Wednesday, July 26, 2017

Low - 40 Years

We've gone on and on about 1967, rock's most illustrious year; and at times AM has given that edge to 1972 or 1973, but 40 years ago, 1977, was a powerhouse of its own accord. From the debuts by Elvis Costello and Talking Heads, Television's Marquee Moon and Meatloaf's Bat Out of Hell, to prime year efforts by The Ramones and the apex of their career, Steely Dan's Aja – there's a great argument in favor of '77 as the underdog of the era.

"No Elvis, Beatles, or The Rolling Stones in 1977," growled The Clash’s Joe Strummer in "1977," the B-side of the band's debut single "White Riot." Strummer and crew were trying to make a sweeping statement about the past, present, and future of rock 'n' roll. But on a strictly factual level, they were right: Not only did Elvis Presley die in '77—granted, four months after "1977" came out—neither The Rolling Stones nor the former members of The Beatles (save Ringo Starr) released albums that year. Also absent in '77 were Led Zeppelin, The Who, and Bob Dylan. Bruce Springsteen was in the middle of a three-year break. Hell, even The Eagles sat out '77 — except, that is, for a little single called "Hotel California." The charts were filled with pop hits (possibly the last great year of pop radio), while the singer/songwriters emerged (Billy Joel, Fleetwood Mac, Jackson Browne). It was also in 1977 that David Bowie released the first of his three Berlin affairs, Low. In that sense, '77 was a year with one foot in the grave and the other in the future. The result was an embarrassment of musical riches.

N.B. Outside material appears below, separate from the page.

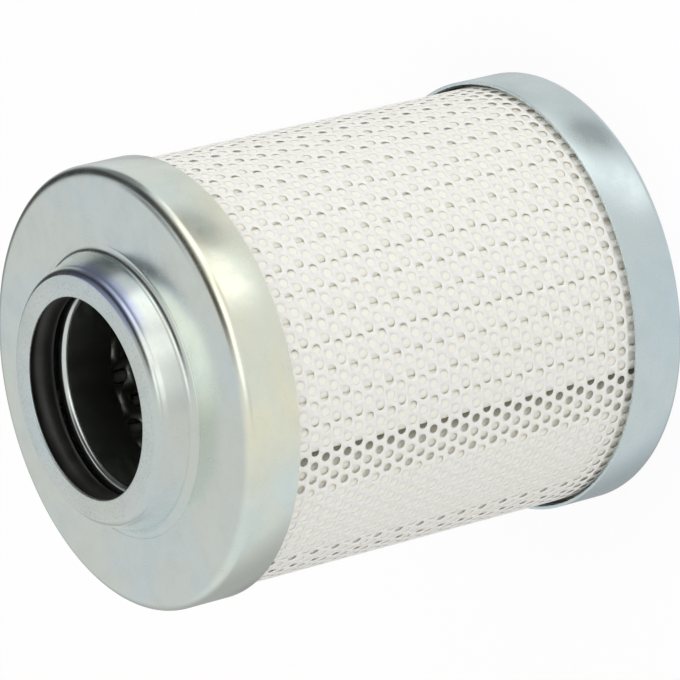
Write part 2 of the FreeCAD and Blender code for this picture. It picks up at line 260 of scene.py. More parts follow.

When it was originally released, this album confused the hell out of people. It came right after Station to Station with its epic hits and cocaine-induced lyrics. Low, in complete contrast, consists mostly of instrumental tracks (only 4 of 11 songs have lyrics), and instead of rambling on forever, they have a curiously fragmentary feeling to them; with nearly all the tracks in the sub-three-minute mark.

It's also an album that does its best to never really feel like an album, more like a collection of aesthetic snippets. It's consistent only in the overall sound color (which I've grown to associate with the orange of the cover) and that it is consistently inconsistent; fragments of pop songs have been purposefully abridged in their "pop." 

There is a strange appeal in this fragmentary puzzlement, in a way that other LPs of the era never achieve, despite the plethora of increadible recordings. Bowie would go on to create a variation of this concept on Heroes, but there he used much stronger, at times even blinding contrasts and more fully developed song structures compared to the soft-toned Low.

This first album in the series is the defining work of the period, and an incalculably influential record for rock music. The first side is a series of song fragments and jarring song experiments, testing the limits of rock as a form. Bowie's blank, emotionless singing and imagery of psychological turmoil would inspire countless imitators in the post punk era. The second side is a stunning collection of instrumentals. Although the presence of these instrumentals is usually credited to the influence of Eno, in sound, they are as far as possible from Eno's contemporaneous ambient works: whereas the ambient albums experiment with a minimum of musical information, these instrumentals are dramatic, intensely musical and elaborately arranged, especially the stunning, slow closing track "Subterraneans."

Low is a visionary album and a towering achievement for such an artist as Bowie to go off into a different direction from the stylized funk and art rock of Station to Station. Beginning with with the crunchy "Speed of Life" the distorted new wave rock of side one offers a punch like few others. Meanwhile side two glistens with short and compelling instrumental ambient pieces that meld the German electronic inspiration carefully with Bowie's own ahead of its time pop sensibility.